Today's museums are bustling cultural centers where the experience is a controlled interaction between crowds and content. The line between "exhibition" and "gift shop" may have grown thin, but the net result has brought thousands of new viewers into our museums and millions of new dollars into the coffers of our local economies. What is clear is that the mystery of art, the quietude of a gallery, the sense of entering another world has often been sacrificed in the process.
These qualities are still found in a few museums in America, and one of them is buried among the desolate storefronts on Venice Boulevard in Los Angeles. Founded ten years ago by David Wilson, The Museum of Jurassic Technology merges natural history, technology and weird science into perplexing and provocative exhibitions. Truth or fiction? Real or virtual? First-time (even second-time) visitors to the museum may have trouble telling the difference. Despite its humble scale and slightly handmade appearance, MJT has received significant media attention, and is a darling of the museum community (with friends across the curatorial spectrum, from the Getty in Los Angeles to the New Museum in New York).

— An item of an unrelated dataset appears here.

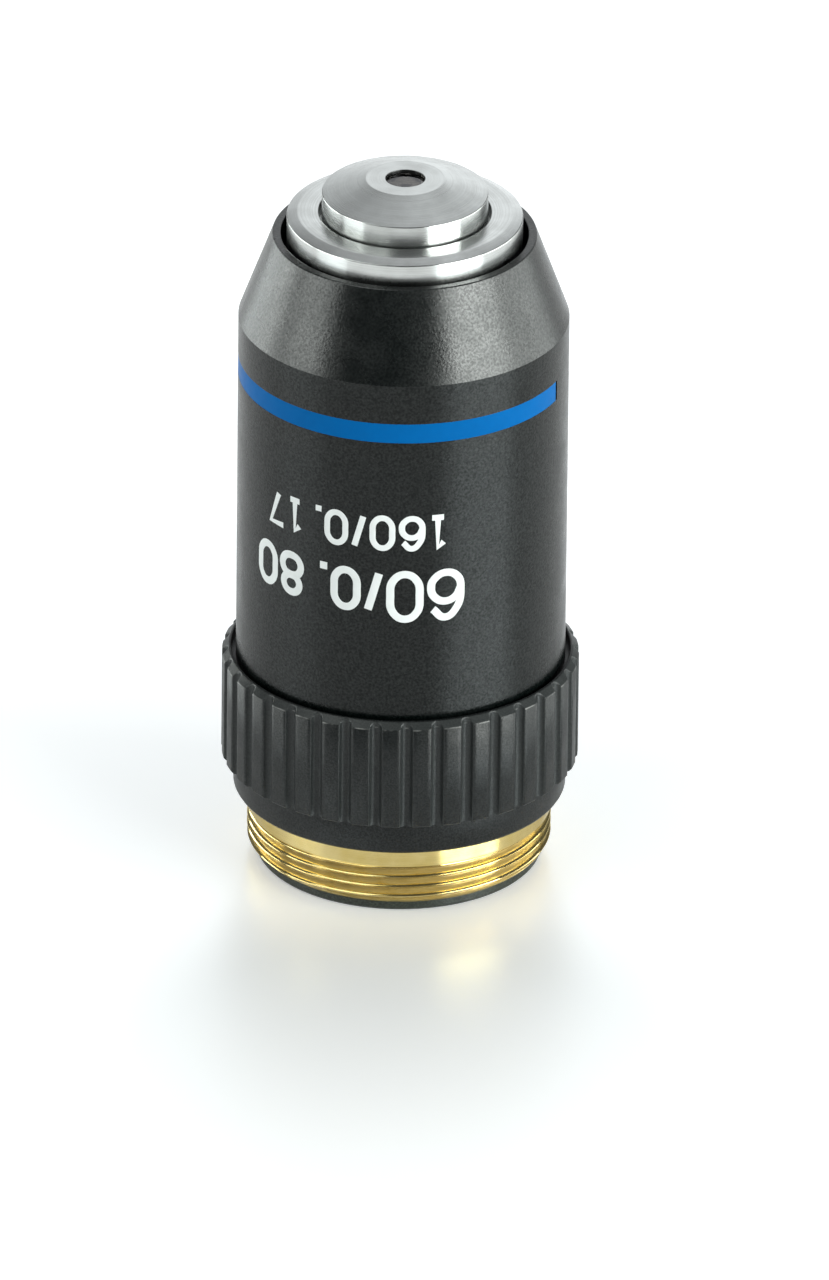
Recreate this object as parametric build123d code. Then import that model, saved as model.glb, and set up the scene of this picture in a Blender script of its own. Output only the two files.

But leave all this attention behind. MJT succeeds because its provocative storytelling leaves viewers with a sense of wonder. For example, an exhibition of letters written to the Mount Wilson Observatory between 1915-35 captures the awe and fear that characterized the early twentieth-century discovery of Pluto and beyond. MJT is not afraid to attempt complex exhibitions: there is a room dedicated to the opera singer, Madelena Delani, who died immediately following a performance at the Iguassu Falls in Uruguay; this room is next to a diorama about the German engineer Wilhelm Sonnabend's unsuccessful quest to span this same waterfall with the world's longest suspension bridge. A more recent exhibition offers a quirky commentary on contemporary culture and technology: the micro-miniature sculptures by Hagop Sandaldjian of Goofy, Little Red Riding Hood, and Napoleon must be viewed under 25-power magnification, a virtual "the eye of the needle" experience bridging Hollywood and Silicon Valley. In the end, there is enough "truth" in these exhibitions for the viewer to make a leap past all the ambiguity into engagement and enjoyment.
This is more storytelling than exhibition-making, and yet the earnestness of the presentation suggests a totally designed experience. Often, typical museum exhibitions are curated between the parallel pressures of appeal and correctness: the lively experience can be fun, much like going to the movies or browsing in a mall. But all this is very far from the early idea of the museum as, in Wilson's words, "a place where man's mind could attain a mood of aloofness above everyday affairs." That MJT and Wilson achieve such moods in reality is a refreshing reminder that the world is still filled with little surprises and vast mysteries.